Sneakers was a moderate success upon its release in 1992 and has since become a cult favorite, championed by late Gen X and early Millennials, the last generations to come of age in a time before the internet. The film works as a premonition of things to come, a world where information is weaponized and faith in institutions and centers of power are shifting.
Despite the heady themes I just mentioned, Sneakers is a great hangout movie. Few genres are more entertaining than the techno-thriller and heist flick. Our cast of characters are a group of happy warriors who function harmoniously as a team despite their differences. Robert Redford (Martin) heads a security consultant company with former CIA operative Donald Crease played by Sidney Poitier. In addition are Dan Aykroyd as tech specialist and conspiracy theorist "Mother," River Phoenix as hacker Carl Arbogast, and David Strathairn as phone freak "Whistler." Mary McDonnell rounds out the cast as Liz, Redford's former girlfriend, who remains an ally to the group.
The plot of Sneakers revolves around a "Black Box" with incredible encryption potential, the power to infiltrate governments, corporations, and banks. In the film's prologue, we see Martin as a college student with his friend Cosmo (Ben Kingsley), who were both hackers. As the authorities were coming to arrest them for illegal activity, Martin managed to escape to Canada, but Cosmo was arrested. We later learn Cosmo got an early release and sold his hacking services to criminal organizations. He wants to use the Black Box built by the NSA to destroy the world's financial system, making rich and poor equal. Out of the chaos will arise a new order.
Martin and Cosmo symbolized two sides of the New Left. Martin managed to redefine himself as a security expert, working within the system while never abandoning his anti-establishment ethos. Cosmo took the opposite track; he became further radicalized and concluded chaos was the only answer to an unjust system. Although Cosmo is the antagonist his words have proved prophetic:
There's a war out there, old friend. A world war. And it's not about who's got the most bullets. It's about who controls the information.

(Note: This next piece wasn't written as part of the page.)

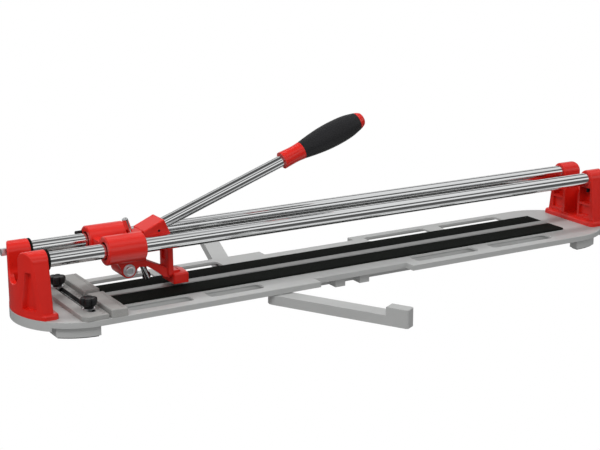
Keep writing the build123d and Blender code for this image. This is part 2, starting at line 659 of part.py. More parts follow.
def lever_rod():
    """Chrome lever tube."""
    tube = rod_x(LEVER_ROD_R, (-24, 366), 0, 0) - rod_x(LEVER_ROD_R - 2, (-24, 366), 0, 0)
    return along_lever(tube - rod_y(2.0, -14, (-20, 20), 0))


def lever_rod_pin():
    """Roll pin that locks the rod in the yoke's socket."""
    pin = rod_y(2.0, -14, (-YOKE_HALF_WIDTH + 0.5, YOKE_HALF_WIDTH - 0.5), 0)
    return along_lever(pin - rod_y(1.0, -14, (-40, 40), 0))


def turned_profile(points):
    """Solid of revolution about X from (distance, radius) points joined by a smooth line."""
    curve = Spline(*[(x, r) for x, r in points])
    first = points[0]
    last = points[-1]
    sides = Polyline((last[0], last[1]), (last[0], 0), (first[0], 0), (first[0], first[1]))
    return revolve(make_face(curve + sides), Axis.X)


def ferrule():
    """Red collar between rod and grip."""
    body = turned_profile(((221, 14.0), (232, 13.4), (246, 13.2), (258, 14.2)))
    return along_lever(body - rod_x(LEVER_ROD_R, (200, 300), 0, 0))


def grip():
    """Soft black grip, thickest past its middle."""
    body = turned_profile(((258.2, 14.2), (275, 16.6), (300, 19.4), (325, 20.0), (350, 18.2), (366, 14.8)))
    return along_lever(body - rod_x(LEVER_ROD_R, (200, 366), 0, 0))


def grip_cap():
    """Red end cap of the grip."""
    dome = turned_profile(((366.2, 14.7), (372, 12.6), (377, 8.8), (379.5, 3.0)))
    return along_lever(dome)


def wheel_clamp_screw():
    """Set screw that grips the wheel holder, with a hexagon socket in its free end."""
    stem = rod_x(2.95, (-12.5, -HOLDER_R - 0.3), 0, 6)
    socket = Pos(-12.5, 0, 6) * extrude(Plane.YZ * RegularPolygon(1.5, 6, major_radius=False), 3)
    return along_holder(stem - socket)


# ---- cutting wheel --------------------------------------------------------------------
def wheel_holder():
    """Chrome holder pin with a forked end for the cutting wheel."""
    pin = Pos(0, 0, 2) * Cylinder(HOLDER_R, 98)
    pin = fillet(pin.edges().group_by(Axis.Z)[-1], 2.0)
    fork_z = -WHEEL_DROP
    fork = box((-HOLDER_R, HOLDER_R), (-HOLDER_R, HOLDER_R), (fork_z - 4, fork_z + 9))
    fork = fork & Pos(0, 0, fork_z) * Cylinder(HOLDER_R, 40)
    gap = box((-20, 20), (-WHEEL_T / 2 - 0.2, WHEEL_T / 2 + 0.2), (fork_z - 9, fork_z + WHEEL_R + 1))
    return along_holder(pin + fork - gap - rod_y(1.5, 0, (-10, 10), fork_z))


def wheel_axle():
    """Hardened pin across the fork."""
    return along_holder(rod_y(1.5, 0, (-HOLDER_R, HOLDER_R), -WHEEL_DROP))


def cutting_wheel():
    """Carbide scoring wheel with a bevelled rim."""
    half = WHEEL_T / 2
    profile = Polygon((-half, 1.5 + RUN_GAP), (half, 1.5 + RUN_GAP), (half, WHEEL_R - 1.2), (0, WHEEL_R),
                      (-half, WHEEL_R - 1.2), align=None)
    wheel = Rot(0, 0, 90) * revolve(profile, Axis.X)
    return along_holder(Pos(0, 0, -WHEEL_DROP) * wheel)


# ---- swing-out arms -------------------------------------------------------------------
def arm(side, angle):
    """Tile support arm about its pivot; its raised tip stands level with the pads."""
    plan = Circle(ARM_HALF_WIDTH) + Pos(ARM_LENGTH / 2, 0) * Rectangle(ARM_LENGTH, 2 * ARM_HALF_WIDTH)
    tip_start = ARM_LENGTH - ARM_TIP_LENGTH
    tip_y = sorted((side * ARM_HALF_WIDTH, side * (ARM_HALF_WIDTH - ARM_TIP_WIDTH)))
    clear_y = sorted((-side * 40, side * (ARM_HALF_WIDTH - ARM_TIP_WIDTH)))
    body = plate_xy(plan, (ARM_BOTTOM, ARM_TOP)) - box((tip_start, ARM_LENGTH + 9), clear_y, (0, 40))
    body = body + box((tip_start, ARM_LENGTH), tip_y, (ARM_BOTTOM, ARM_TIP_TOP))
    body = fillet(body.edges().filter_by(Axis.Z).group_by(Axis.X)[-1], 4.0)
    body = fillet(body.edges().group_by(Axis.Z)[-1], 1.2)
    inside = Pos((20 + tip_start) / 2, 0) * Rectangle(tip_start - 28, 2 * ARM_HALF_WIDTH - 8)
    body = body - plate_xy(inside, (ARM_BOTTOM, ARM_TOP - 4))
    body = body - rod_z(4.0 + RUN_GAP, 0, 0, (0, 30)) - rod_z(8.0, 0, 0, (0, ARM_BOTTOM + 6))
    return Pos(ARM_PIVOT_X, side * ARM_PIVOT_Y) * Rot(0, 0, angle) * body


def arm_bolts():
    """Shouldered pivot bolts of the two arms, screwed up into the base."""
    bolts = []
    for side in (-1, 1):
        x, y = ARM_PIVOT_X, side * ARM_PIVOT_Y
        head = rod_z(7.0, x, y, (ARM_BOTTOM + 1.0, ARM_BOTTOM + 5.8))
        socket = Pos(x, y, ARM_BOTTOM + 1.0) * extrude(RegularPolygon(2.5, 6, major_radius=False), 3)
        bolts.append(head + rod_z(4.0, x, y, (ARM_BOTTOM + 5.8, BASE_TOP - 4)) - socket)
    return group(bolts)


def arm_washers():
    """Thin washers that keep the arms off the base."""
    rings = []
    for side in (-1, 1):
        ring = rod_z(11, 0, 0, (ARM_TOP + 0.05, RIM_BOTTOM)) - rod_z(4.0, 0, 0, (0, 30))
        rings.append(Pos(ARM_PIVOT_X, side * ARM_PIVOT_Y) * ring)
    return group(rings)


# ---- the sub-parts --------------------------------------------------------------------
NODES = {
    "base_casting": base_casting(),
    "breaker_ridge": breaker_ridge(),
    "rear_pad": rubber_pad(),
    "front_pad": mirrored(rubber_pad()),
    "foot_pads": foot_pads(),
    "left_support": left_support(),
    "right_support": right_support(),
    "support_bolts": support_bolts(),
    "support_washers": support_washers(),
    "front_rail": rail(-1),
    "rear_rail": rail(1),
    "rail_plugs": rail_plugs(),
    "rear_rail_bolts": rear_rail_bolts(),
    "rail_set_screws": rail_set_screws(),
    "rail_buffers": rail_buffers(),
    "rear_fence": rear_fence(),
    "front_fence": mirrored(rear_fence()),
    "fence_screws": fence_screws(),
    "ruler_bar": ruler_bar(),
    "ruler_slot_liner": ruler_slot_liner(),
    "front_knob": knob_head(-1),
    "front_knob_stud": knob_stud(-1),
    "front_knob_washer": knob_washer(-1),
    "rear_knob": knob_head(1),
    "rear_knob_stud": knob_stud(1),
    "rear_knob_washer": knob_washer(1),
    "carriage_casting": carriage_casting(),
    "front_bushes": rail_bushes(-1),
    "rear_bushes": rail_bushes(1),
    "bush_rings": bush_rings(),
    "carriage_bumper": carriage_bumper(),
    "pivot_bolt": pivot_bolt(),
    "pivot_nut": pivot_nut(),
    "pivot_washers": pivot_washers(),
    "lever_yoke": lever_yoke(),
    "pivot_bush": pivot_bush(),
    "breaking_shoe": breaking_shoe(),
    "shoe_screw": shoe_screw(),
    "lever_stop_screw": lever_stop_screw(),
    "lever_rod": lever_rod(),
    "lever_rod_pin": lever_rod_pin(),
    "ferrule": ferrule(),
    "grip": grip(),
    "grip_cap": grip_cap(),
    "wheel_clamp_screw": wheel_clamp_screw(),
    "wheel_holder": wheel_holder(),
    "wheel_axle": wheel_axle(),
    "cutting_wheel": cutting_wheel(),
    "front_arm": arm(-1, FRONT_ARM_ANGLE),
    "rear_arm": arm(1, REAR_ARM_ANGLE),
    "arm_bolts": arm_bolts(),
    "arm_washers": arm_washers(),
}

os.makedirs("parts", exist_ok=True)
for name, shape in NODES.items():
    export_step(shape, f"parts/{name}.step")
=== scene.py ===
import json
import math

import bmesh
import bpy
import numpy as np
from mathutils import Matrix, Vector


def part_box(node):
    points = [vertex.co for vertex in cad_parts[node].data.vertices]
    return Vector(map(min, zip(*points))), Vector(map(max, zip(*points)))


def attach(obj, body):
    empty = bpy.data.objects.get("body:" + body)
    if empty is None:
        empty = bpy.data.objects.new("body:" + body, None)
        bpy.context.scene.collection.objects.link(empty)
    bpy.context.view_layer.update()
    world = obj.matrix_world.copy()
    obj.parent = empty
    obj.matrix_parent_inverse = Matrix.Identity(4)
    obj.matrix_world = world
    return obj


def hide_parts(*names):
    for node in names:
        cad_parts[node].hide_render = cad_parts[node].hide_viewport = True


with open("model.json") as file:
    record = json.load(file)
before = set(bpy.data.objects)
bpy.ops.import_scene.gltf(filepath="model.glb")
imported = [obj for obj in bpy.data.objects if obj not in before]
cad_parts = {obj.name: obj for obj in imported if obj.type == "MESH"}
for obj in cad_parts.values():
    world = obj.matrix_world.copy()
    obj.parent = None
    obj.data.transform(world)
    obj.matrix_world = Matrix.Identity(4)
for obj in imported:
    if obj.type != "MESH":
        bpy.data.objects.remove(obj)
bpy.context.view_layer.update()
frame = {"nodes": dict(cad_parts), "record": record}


# ---- Rails ----------------------------------------------------------------------------
# Two chromed steel tubes run the whole length and carry the carriage. Each is drawn on
# a mandrel, plated and polished, and stands in a blind socket in both end supports.


class Socket:
    """One output of a node. Arithmetic on it adds Math nodes, in either order."""

    def __init__(self, finish, out):
        self.finish = finish
        self.out = out

    def math(self, operation, *terms):
        return self.finish.node("Math", {"operation": operation}, *terms)

    def __add__(self, other):
        return self.math("ADD", self, other)

    def __mul__(self, other):
        return self.math("MULTIPLY", self, other)

    __radd__ = __add__
    __rmul__ = __mul__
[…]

What we see and hear, how we work, what we think . . . it's all about the information!
Sneakers handles the minutiae of heist films with gentle humor. There are agents who appear to be NSA but are covertly working for another government. To get past a voice-based security system Liz is sent under protest on a date with a hopeless milquetoast played by Stephen Tobolowsky. There's an absurd chase scene in a parking lot. And a pleasing denouement scene featuring a James Earl Jones cameo.
Written by Lawrence Lasker and Walter Parks, the team behind the iconic '80s techno-thriller War Games, the script has the precision of a European thriller. James Horner's ethereal music matches the finesse of the production design. Phil Alden Robinson's direction deftly handles a complex plot with a cast of heavyweights.

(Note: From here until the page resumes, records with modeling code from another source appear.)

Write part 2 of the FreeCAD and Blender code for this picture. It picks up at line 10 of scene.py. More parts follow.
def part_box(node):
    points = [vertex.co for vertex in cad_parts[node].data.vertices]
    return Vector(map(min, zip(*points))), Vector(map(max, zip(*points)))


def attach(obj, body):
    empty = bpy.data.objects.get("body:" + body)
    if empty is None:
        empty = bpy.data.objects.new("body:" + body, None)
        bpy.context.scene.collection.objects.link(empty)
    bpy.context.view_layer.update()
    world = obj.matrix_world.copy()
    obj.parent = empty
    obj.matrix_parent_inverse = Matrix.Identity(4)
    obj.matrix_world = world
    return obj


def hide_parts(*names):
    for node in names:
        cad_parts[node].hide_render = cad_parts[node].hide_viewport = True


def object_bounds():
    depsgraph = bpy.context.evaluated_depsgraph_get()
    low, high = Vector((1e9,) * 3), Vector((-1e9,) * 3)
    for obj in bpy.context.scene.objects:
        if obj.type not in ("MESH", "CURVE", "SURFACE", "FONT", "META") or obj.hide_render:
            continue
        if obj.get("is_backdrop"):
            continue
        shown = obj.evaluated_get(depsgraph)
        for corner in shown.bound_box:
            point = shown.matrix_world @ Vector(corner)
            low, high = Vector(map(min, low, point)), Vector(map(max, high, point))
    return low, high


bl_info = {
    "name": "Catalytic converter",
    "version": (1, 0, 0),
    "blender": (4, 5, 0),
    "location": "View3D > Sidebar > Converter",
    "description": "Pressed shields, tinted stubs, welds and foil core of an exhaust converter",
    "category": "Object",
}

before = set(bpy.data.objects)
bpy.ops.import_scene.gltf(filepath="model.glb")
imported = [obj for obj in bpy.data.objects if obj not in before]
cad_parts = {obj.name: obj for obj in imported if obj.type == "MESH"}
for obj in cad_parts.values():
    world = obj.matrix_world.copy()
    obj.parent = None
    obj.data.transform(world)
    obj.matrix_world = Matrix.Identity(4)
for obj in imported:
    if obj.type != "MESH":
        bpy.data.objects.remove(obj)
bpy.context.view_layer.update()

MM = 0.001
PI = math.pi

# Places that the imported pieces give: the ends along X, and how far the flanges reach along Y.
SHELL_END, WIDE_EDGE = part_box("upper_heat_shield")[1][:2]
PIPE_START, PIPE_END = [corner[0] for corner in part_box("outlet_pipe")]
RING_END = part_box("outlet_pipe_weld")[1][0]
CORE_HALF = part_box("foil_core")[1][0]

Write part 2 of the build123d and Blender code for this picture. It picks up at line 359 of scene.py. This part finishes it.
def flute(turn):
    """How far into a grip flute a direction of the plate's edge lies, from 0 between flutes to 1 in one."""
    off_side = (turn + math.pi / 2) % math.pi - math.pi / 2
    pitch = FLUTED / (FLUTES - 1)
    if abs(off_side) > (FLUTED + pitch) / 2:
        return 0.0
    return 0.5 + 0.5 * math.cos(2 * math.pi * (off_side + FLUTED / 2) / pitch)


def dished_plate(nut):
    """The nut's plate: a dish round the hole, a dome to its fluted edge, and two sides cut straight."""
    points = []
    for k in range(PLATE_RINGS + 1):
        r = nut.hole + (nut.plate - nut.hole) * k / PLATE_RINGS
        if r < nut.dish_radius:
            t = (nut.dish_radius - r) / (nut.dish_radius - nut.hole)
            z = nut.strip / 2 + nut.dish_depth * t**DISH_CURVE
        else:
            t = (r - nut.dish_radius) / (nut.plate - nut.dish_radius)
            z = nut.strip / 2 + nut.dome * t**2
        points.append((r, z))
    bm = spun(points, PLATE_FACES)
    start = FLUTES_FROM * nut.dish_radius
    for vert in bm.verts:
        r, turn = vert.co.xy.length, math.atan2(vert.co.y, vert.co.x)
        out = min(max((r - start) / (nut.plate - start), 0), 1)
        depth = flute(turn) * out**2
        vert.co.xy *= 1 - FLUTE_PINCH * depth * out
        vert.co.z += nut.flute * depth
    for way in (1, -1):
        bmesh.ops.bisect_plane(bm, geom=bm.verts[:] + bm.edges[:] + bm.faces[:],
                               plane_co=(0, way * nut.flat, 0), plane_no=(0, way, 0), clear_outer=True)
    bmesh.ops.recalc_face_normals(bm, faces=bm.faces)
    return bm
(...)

Ultimately, there's more to Sneakers than merely being an above average heist film with some sharp insight into the post-Cold War world. It's also a redemptive fable for the boomer generation. I'm a little out of date here, referring to the backlash towards boomers on social media during the early 2020s (they elected Reagan and Trump, got drunk on credit and doomed future generations, while also destroying the planet with fossil fuels) gets a redemptive counternarrative in Sneakers.
There's a utopic undercurrent to the story, evident with the casting. Poitier was a part of so many important movies and a living legend, his reserved presence evokes a dignity rare in modern movies. Redford will always be remembered as a great movie star, his role here as the seasoned liberal who still lives by a more mature '60s ethos approaches aspirational. Aykroyd's presence will always recall early SNL, the closest American pop culture ever came to something approaching the Beatles (I have a theory many are obsessed with early SNL but I may be projecting). Finally, River Phoenix represented Gen X, the youngest member of the group who gets on fine with everyone. If the characters share one common trait, is they're all motivated by something beyond money.
The ideological and generational harmony among the ensemble is why I think many go back to Sneakers. One need not disavow all their youthful ideals and cynically go for the big money. Ideals and making the world a better place still matter.